• [What is being asked]
Starting at the line containing "make_cabinet()", please quote every line up to and including the line containing "for node in", exactly, and nothing beyond.
---
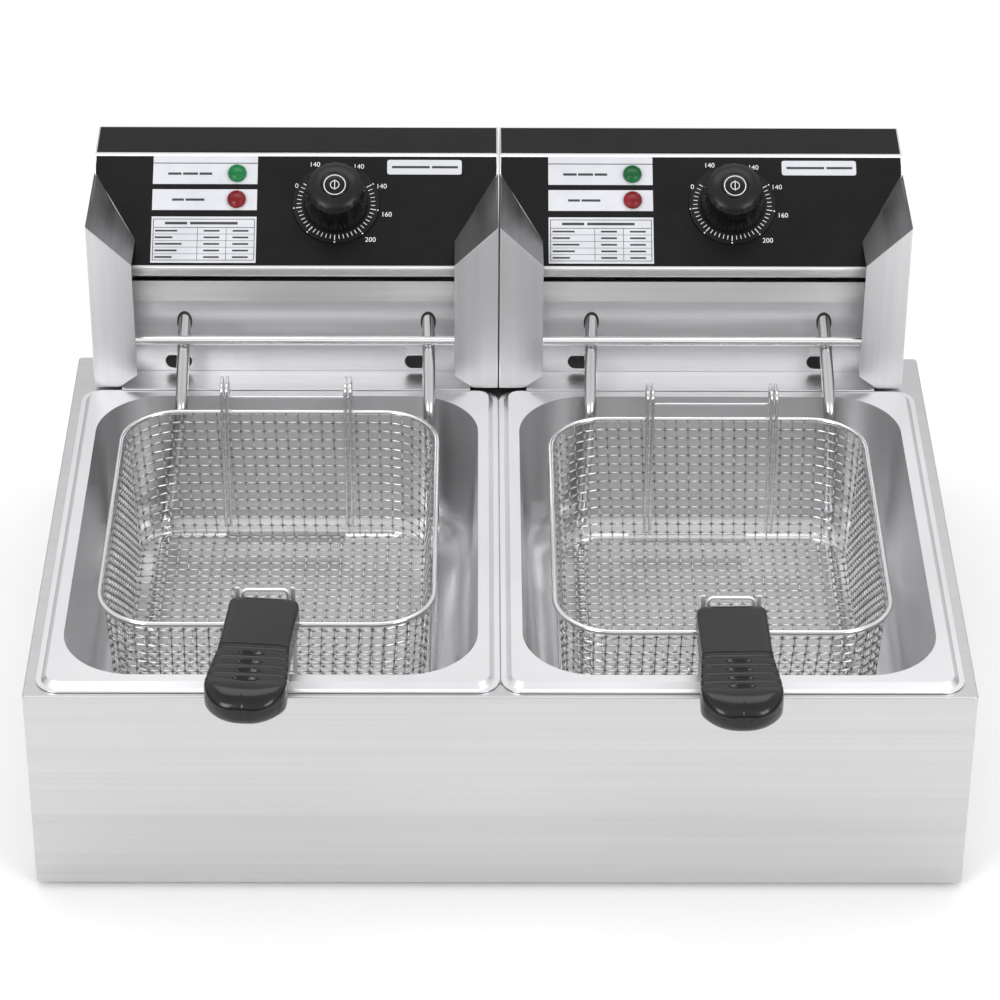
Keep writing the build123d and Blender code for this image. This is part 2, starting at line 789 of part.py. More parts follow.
def make_head_internals(side, place):
    head_x = place["head_x"]
    rear_inner = behind(head_rear) - sheet
    skirt_floor = cabinet_top - skirt_drop + sheet
    block_place = (head_x + 50.0, behind(405.0))
    block_height = 16.0
    gland_place = (head_x, cabinet_top - gland_height)
    nut_thickness = 7.0
    neck_length = 6.0
    with BuildPart() as terminal_block:
        with BuildSketch(Plane.XY.offset(skirt_floor)):
            with Locations(block_place):
                Rectangle(46.0, 18.0)
        extrude(amount=block_height)
        with BuildSketch(Plane.XY.offset(skirt_floor + block_height)):
            with Locations(block_place):
                with GridLocations(13.0, 8.0, 3, 2):
                    Circle(2.5)
        extrude(amount=-6.0, mode=Mode.SUBTRACT)
    save(terminal_block, f"{side}_terminal_block")

    with BuildPart() as cable_gland:
        with BuildSketch(Plane.XZ.offset(-rear_inner + neck_length)):
            with Locations(gland_place):
                Circle(2 * cord_radius)
        extrude(amount=-neck_length - sheet)
        with BuildSketch(Plane.XZ.offset(-behind(head_rear))):
            with Locations(gland_place):
                RegularPolygon(11.0, 6)
        extrude(amount=-nut_thickness)
        with BuildSketch(Plane.XZ.offset(-behind(head_rear) - nut_thickness)):
            with Locations(gland_place):
                Circle(8.5)
        extrude(amount=-5.0, taper=15)
        with BuildSketch(Plane.XZ.offset(-rear_inner + neck_length)):
            with Locations(gland_place):
                Circle(cord_radius)
        extrude(amount=-30.0, mode=Mode.SUBTRACT)
    save(cable_gland, f"{side}_cable_gland")

    screw_x = 112.0
    screw_heights = (cabinet_top - 30.0, above(20.0), above(70.0))
    with BuildPart() as housing_screws:
        for direction in (-1, 1):
            outer = head_x + direction * screw_x
            for height in screw_heights:
                with BuildSketch(Plane.XZ.offset(-behind(head_rear))):
                    with Locations((outer, height)):
                        Circle(3.4)
                extrude(amount=-2.0, taper=12)
    save(housing_screws, f"{side}_housing_screws")


make_cabinet()
for side_name, side_place in sides.items():
    make_tank(side_name, side_place)
    make_basket(side_name, side_place)
    make_handle(side_name, side_place)
    make_head_sheets(side_name, side_place)
    make_panel_print(side_name, side_place)
    make_knob(side_name, side_place)
    make_heating(side_name, side_place)
    make_head_internals(side_name, side_place)
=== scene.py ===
import json
import math

import bmesh
import bpy
from mathutils import Matrix, Vector


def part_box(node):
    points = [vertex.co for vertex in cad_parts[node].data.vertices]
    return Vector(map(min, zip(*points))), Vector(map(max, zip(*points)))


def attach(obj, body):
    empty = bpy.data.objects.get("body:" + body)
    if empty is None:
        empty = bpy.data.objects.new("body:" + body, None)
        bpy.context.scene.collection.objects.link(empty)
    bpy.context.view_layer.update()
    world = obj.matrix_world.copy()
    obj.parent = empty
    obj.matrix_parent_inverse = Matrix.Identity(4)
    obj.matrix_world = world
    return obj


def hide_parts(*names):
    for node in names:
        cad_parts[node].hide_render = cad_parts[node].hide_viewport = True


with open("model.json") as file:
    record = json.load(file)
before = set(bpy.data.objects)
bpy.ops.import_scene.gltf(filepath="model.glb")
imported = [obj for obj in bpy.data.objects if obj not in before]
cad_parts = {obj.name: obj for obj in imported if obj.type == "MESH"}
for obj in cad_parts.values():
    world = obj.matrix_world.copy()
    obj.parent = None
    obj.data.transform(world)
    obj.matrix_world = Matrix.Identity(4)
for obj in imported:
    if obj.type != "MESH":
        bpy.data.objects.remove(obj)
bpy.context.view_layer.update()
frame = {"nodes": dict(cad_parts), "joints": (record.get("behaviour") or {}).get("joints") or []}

SIDES = ("left", "right")
MM = 0.001
TAU = 2.0 * math.pi

CAMERA_PLACE = (-0.0145, -1.92455, 1.4179)
CAMERA_PITCH = 33.569  # degrees below the horizon
CAMERA_YAW = 0.447
CAMERA_ROLL = 0.348
CAMERA_LENS = 135.85
SKY_STRENGTH = 0.95
FLOOR_REACH = 6.0


# ---------------------------------------------------------------- camera, light and floor
def make_camera():
    """A long lens, in front of the fryer and looking down at it."""
    pitch = math.radians(CAMERA_PITCH)
    yaw = math.radians(CAMERA_YAW)
    roll = math.radians(CAMERA_ROLL)
    forward = Vector((math.sin(yaw) * math.cos(pitch), math.cos(yaw) * math.cos(pitch), -math.sin(pitch)))
    level = Vector((math.cos(yaw), -math.sin(yaw), 0.0))
    upright = level.cross(forward)
    right = level * math.cos(roll) + upright * math.sin(roll)
    up = upright * math.cos(roll) - level * math.sin(roll)
    data = bpy.data.cameras.new("camera")
    data.sensor_width = 36.0
    data.lens = CAMERA_LENS
    data.clip_end = 20.0
    camera = bpy.data.objects.new("camera", data)
    bpy.context.scene.collection.objects.link(camera)
    turn = Matrix((right, up, -forward)).transposed().to_4x4()
    camera.matrix_world = Matrix.Translation(Vector(CAMERA_PLACE)) @ turn
    bpy.context.scene.camera = camera


def area_light(name, place, target, width, height, power):
    data = bpy.data.lights.new(name, "AREA")
    data.shape = "RECTANGLE"
    data.size = width
    data.size_y = height
    data.energy = power
    light = bpy.data.objects.new(name, data)
    light.location = place
    aim = Vector(target) - Vector(place)
    light.rotation_euler = aim.to_track_quat("-Z", "Y").to_euler()
    bpy.context.scene.collection.objects.link(light)


# Pairs of the sine of the height above the horizon and the brightness there: dim low down, bright above.
SKY = ((0.0, 0.06), (0.12, 0.10), (0.28, 0.75), (0.45, 1.0), (0.75, 1.0), (1.0, 0.75))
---
• [Expected output]
make_cabinet()
for side_name, side_place in sides.items():
    make_tank(side_name, side_place)
    make_basket(side_name, side_place)
    make_handle(side_name, side_place)
    make_head_sheets(side_name, side_place)
    make_panel_print(side_name, side_place)
    make_knob(side_name, side_place)
    make_heating(side_name, side_place)
    make_head_internals(side_name, side_place)
=== scene.py ===
import json
import math

import bmesh
import bpy
from mathutils import Matrix, Vector


def part_box(node):
    points = [vertex.co for vertex in cad_parts[node].data.vertices]
    return Vector(map(min, zip(*points))), Vector(map(max, zip(*points)))


def attach(obj, body):
    empty = bpy.data.objects.get("body:" + body)
    if empty is None:
        empty = bpy.data.objects.new("body:" + body, None)
        bpy.context.scene.collection.objects.link(empty)
    bpy.context.view_layer.update()
    world = obj.matrix_world.copy()
    obj.parent = empty
    obj.matrix_parent_inverse = Matrix.Identity(4)
    obj.matrix_world = world
    return obj


def hide_parts(*names):
    for node in names:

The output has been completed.